Eine bemerkenswerte Leistung stellen auch die Vorarbeiten der Vfn. dar. Die umfassende Sammlung und Katalogisierung der zahlreichen reformierten Bekenntnisse der Gegenwart (soweit sie der Vfn. ermittelbar waren), die in einer chronologischen Übersicht mit Quellennachweisen im Anhang (415–420) zugänglich gemacht werden, stellt ein überaus nützliches und zur weiteren Auseinandersetzung mit der reformierten Bekenntnislandschaft einladendes Ergebnis der Forschungen dar.
Die Vfn. beweist theologisches Fingerspitzengefühl und Feinsinn, wenn sie in ihren methodischen Vorüberlegungen zu dem Ergebnis kommt, dass eine Definition der reformierten Identität sich einerseits als ein »nahezu unlösbares Problem« (46) erweist, sich anderseits aber gerade darin ein aus dem reformierten Theologie- und Traditionsverständnis erwachsendes Charakteristikum der Konfession widerspiegelt, so dass sich Unschärfen bei der Suche nach reformierter Identität geradezu als »Stärke der reformierten Tradition« (47) erweisen. Diese Offenheit entwickelt sie überzeugend zu einer ökumenischen Zuspitzung des reformierten Selbstverständnisses weiter, ohne dass dadurch die Spezifika der Konfession aus dem Blick gerieten.
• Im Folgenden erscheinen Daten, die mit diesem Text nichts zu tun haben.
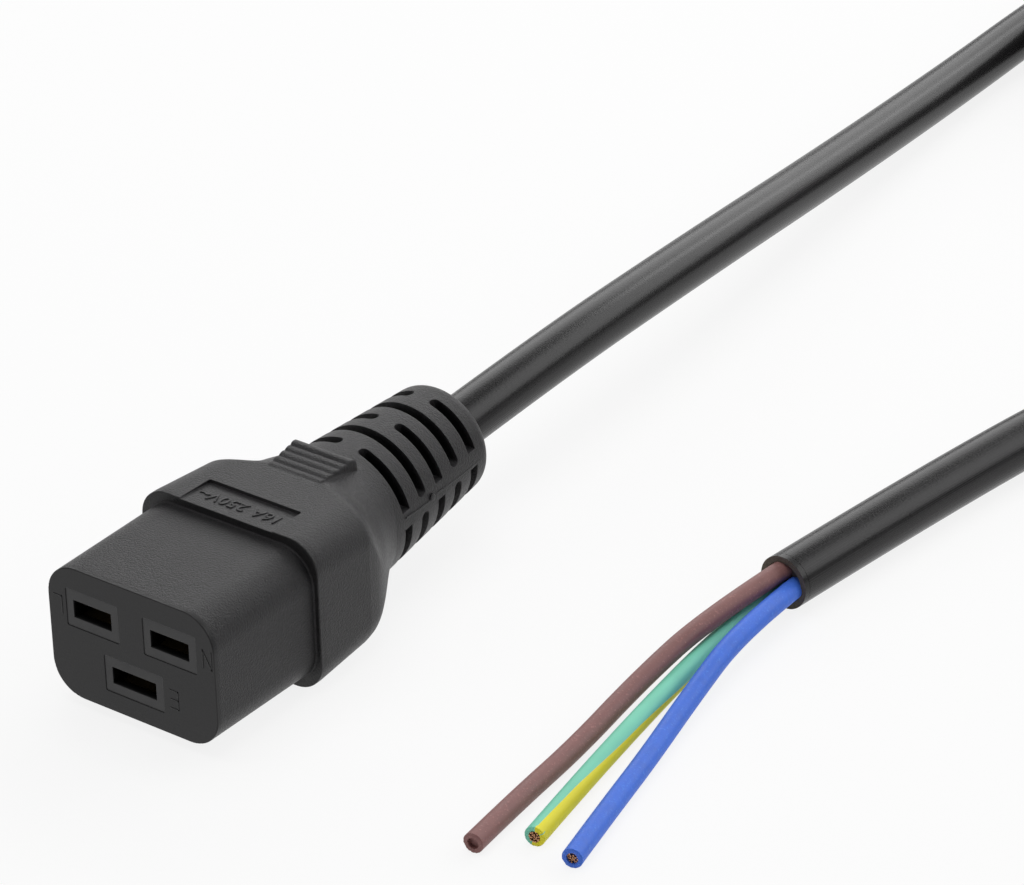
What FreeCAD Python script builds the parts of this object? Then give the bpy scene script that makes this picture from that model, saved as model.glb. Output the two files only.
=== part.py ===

Freilich bleiben bei der komplexen Fragestellung und umfangreichen Quellenlage einige kritische Anfragen an den Entwurf der Vfn. nicht aus. Es überzeugt zwar, dass sie sich für die Bestimmung des reformierten Selbstverständnisses am Identitätsbegriff orientiert, jedoch wird dieser erst spät klarer bestimmt. Bei seiner Einführung fehlt eine umfassendere Berücksichtigung der philosophischen und psychologischen Begriffsgeschichte (58–75). Die eigentliche theologische Entfaltung des Identitätsverständnisses anhand der Heiligkeit Gottes wird erst später nachgeliefert (besonders 220–224). Die Arbeit verspricht zudem eine ausführliche Analyse mit den reformierten Bekenntnissen der Gegenwart, wird diesem Anspruch aber nur teilweise gerecht. Eine inhaltliche Auseinandersetzung findet überwiegend nur im vierten Kapitel statt und bleibt auch dort exemplarisch und unsystematisch. Das ist entschuldbar, nicht nur, weil eine umfassende Behandlung den Rahmen der Untersuchung gesprengt hätte, sondern weil die Vfn. mit ihrer Schwerpunktsetzung auf die Heiligkeit exzellent einen zentralen Topos reformierter Theologie in den Fokus rückt und diesen sehr gewinnbringend entfaltet. Jedoch fehlen Kriterien dafür, warum die Vfn. einzelne Bekenntnisse in besonderem Maße berücksichtigt und andere nicht. Etwas sperrig scheint der immer wieder auftauchende Begriff der Tiefendimension, der erst im Verlauf der Arbeit eine nähere Bestimmung erhält (240–244).
Der Vfn. gelingt nichtsdestoweniger mittels der umfassenden Berücksichtigung von weltweiten Bekenntnissen der Gegenwart und ohne die Tradition aus dem Blick zu verlieren ein großartiger Antwortversuch auf eine drängende Frage der reformierten Theologie und Kirche.